By Deming (Adam) Wang Ph.D.
It has been well-documented that people who are physically attractive, both men and women, enjoy a plethora of benefits and privileges in life (Dion et al., 1972). From getting higher marks in school for handing in the same quality work to receiving more help when needed, from having an easier time job hunting, to getting higher salaries, they have an advantage. Good-looking people are also less likely to be judged as guilty in legal and courtroom settings, not to mention the obvious advantages they possess in the relationship and dating departments. Even in childhood, kids who are cuter are often treated more favorably. Numerous research studies, articles, and anecdotal pieces of evidence are available that give a very comprehensive coverage of this “beauty premium” phenomenon (e.g., Dossinger et al., 2019; Greitemeyer, 2020), and its underlying mechanisms. These are therefore not the focus of the present short article. Here, we look specifically at the other side of the coin, which is often neglected—are there aspects in life wherein physically attractive people struggle with more?
Envy-Related Hostility
While it is true that better-looking people are often more liked by the opposite sex, the reverse is also true for others of the same sex (Agthe et al., 2010).
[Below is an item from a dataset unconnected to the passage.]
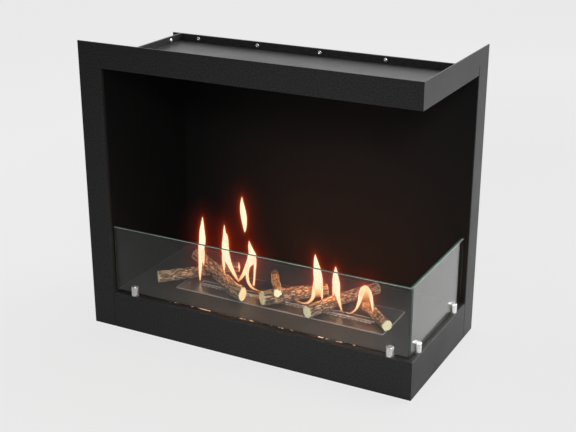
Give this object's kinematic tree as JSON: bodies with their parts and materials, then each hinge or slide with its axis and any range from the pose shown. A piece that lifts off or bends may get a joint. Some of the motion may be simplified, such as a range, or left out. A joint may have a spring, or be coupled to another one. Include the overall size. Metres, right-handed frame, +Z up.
{
  "type": "bioethanol fireplace",
  "caption": "Corner firebox of bent black steel, open at the front and right, with a low clamped glass guard, a drop-in slotted burner with a sliding shutter, and loose ceramic branches.",
  "frame": {"origin": "middle of the footprint, on the surface that the base stands on", "axes": "+X to the right along the width, towards the open side; +Y to the rear, towards the wall; +Z up"},
  "size_m": [0.7, 0.33, 0.588],
  "materials": {
    "black_steel": "matte black powder coat with a fine texture",
    "stainless_steel": "brushed, warmed by heat and the glow of the fire",
    "chrome": "polished",
    "zinc_plated_steel": "bright zinc plating",
    "clear_glass": "clear, with polished green edges",
    "pad_liner": "matte",
    "ceramic_fibre": "matte mineral wool",
    "ceramic_bark": "rough painted bark with pale cream cut ends"
  },
  "bodies": {
    "housing": {"left_shell": "black_steel", "rear_shell": "black_steel", "ceiling_tray": "black_steel", "hearth_floor": "black_steel", "base_pan": "black_steel", "floor_stiffener_front": "black_steel", "floor_stiffener_rear": "black_steel", "ceiling_screw_rear_1": "zinc_plated_steel", "ceiling_screw_rear_2": "zinc_plated_steel", "ceiling_screw_rear_3": "zinc_plated_steel", "ceiling_screw_rear_4": "zinc_plated_steel", "ceiling_screw_rear_5": "zinc_plated_steel", "ceiling_nut_rear_1": "zinc_plated_steel", "ceiling_nut_rear_2": "zinc_plated_steel", "ceiling_nut_rear_3": "zinc_plated_steel", "ceiling_nut_rear_4": "zinc_plated_steel", "ceiling_nut_rear_5": "zinc_plated_steel", "ceiling_screw_left_1": "zinc_plated_steel", "ceiling_screw_left_2": "zinc_plated_steel", "ceiling_nut_left_1": "zinc_plated_steel", "ceiling_nut_left_2": "zinc_plated_steel", "glass_clamp_front_left": "chrome", "glass_clamp_front_right": "chrome", "glass_clamp_side_front": "chrome", "glass_clamp_side_rear": "chrome", "clamp_pad_front_left": "pad_liner", "clamp_pad_front_right": "pad_liner", "clamp_pad_side_front": "pad_liner", "clamp_pad_side_rear": "pad_liner", "clamp_nut_front_left": "zinc_plated_steel", "clamp_nut_front_right": "zinc_plated_steel", "clamp_nut_side_front": "zinc_plated_steel", "clamp_nut_side_rear": "zinc_plated_steel"},
    "front_pane": {"front_glass": "clear_glass"},
    "side_pane": {"side_glass": "clear_glass"},
    "burner": {"burner_plate": "stainless_steel", "fuel_tank": "stainless_steel", "spill_tray": "stainless_steel", "fibre_block": "ceramic_fibre", "flame_grille": "stainless_steel", "shutter_rail_left": "stainless_steel", "shutter_rail_right": "stainless_steel"},
    "shutter": {"shutter_plate": "stainless_steel", "shutter_tab": "stainless_steel"},
    "branch_1": {"log_1": "ceramic_bark"},
    "branch_2": {"log_2": "ceramic_bark"},
    "branch_3": {"log_3": "ceramic_bark"},
    "branch_4": {"log_4": "ceramic_bark"},
    "branch_5": {"log_5": "ceramic_bark"},
    "branch_6": {"log_6": "ceramic_bark"}
  },
  "joints": [
    {"name": "front_pane_lift", "type": "slide", "parent": "housing", "child": "front_pane", "axis": [0, 0, 1], "range_m": [0, 0.03]},
    {"name": "side_pane_lift", "type": "slide", "parent": "housing", "child": "side_pane", "axis": [0, 0, 1], "range_m": [0, 0.03]},
    {"name": "burner_lift", "type": "slide", "parent": "housing", "child": "burner", "axis": [0, 0, 1], "range_m": [0, 0.12]},
    {"name": "shutter_slide", "type": "slide", "parent": "burner", "child": "shutter", "axis": [0, -1, 0], "range_m": [0, 0.0155]},
    {"name": "branch_1_lift", "type": "slide", "parent": "burner", "child": "branch_1", "axis": [0, 0, 1], "range_m": [0, 0.1]},
    {"name": "branch_2_lift", "type": "slide", "parent": "branch_1", "child": "branch_2", "axis": [0, 0, 1], "range_m": [0, 0.1]},
    {"name": "branch_3_lift", "type": "slide", "parent": "branch_4", "child": "branch_3", "axis": [0, 0, 1], "range_m": [0, 0.1]},
    {"name": "branch_4_lift", "type": "slide", "parent": "burner", "child": "branch_4", "axis": [0, 0, 1], "range_m": [0, 0.1]},
    {"name": "branch_5_lift", "type": "slide", "parent": "burner", "child": "branch_5", "axis": [0, 0, 1], "range_m": [0, 0.1]},
    {"name": "branch_6_lift", "type": "slide", "parent": "burner", "child": "branch_6", "axis": [0, 0, 1], "range_m": [0, 0.1]}
  ]
}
For instance, good-looking students are more likely to be socially excluded or bullied by those of the same sex than their less attractive counterparts, presumably as a result of envy. A similar dynamic can be observed in workplace settings where good-looking employees face a greater level of hostility from colleagues and superiors of the same sex. Furthermore, physically attractive candidates are typically less successful in job interviews with interviewers of the same sex, and this is believed to be because they are seen as a threat.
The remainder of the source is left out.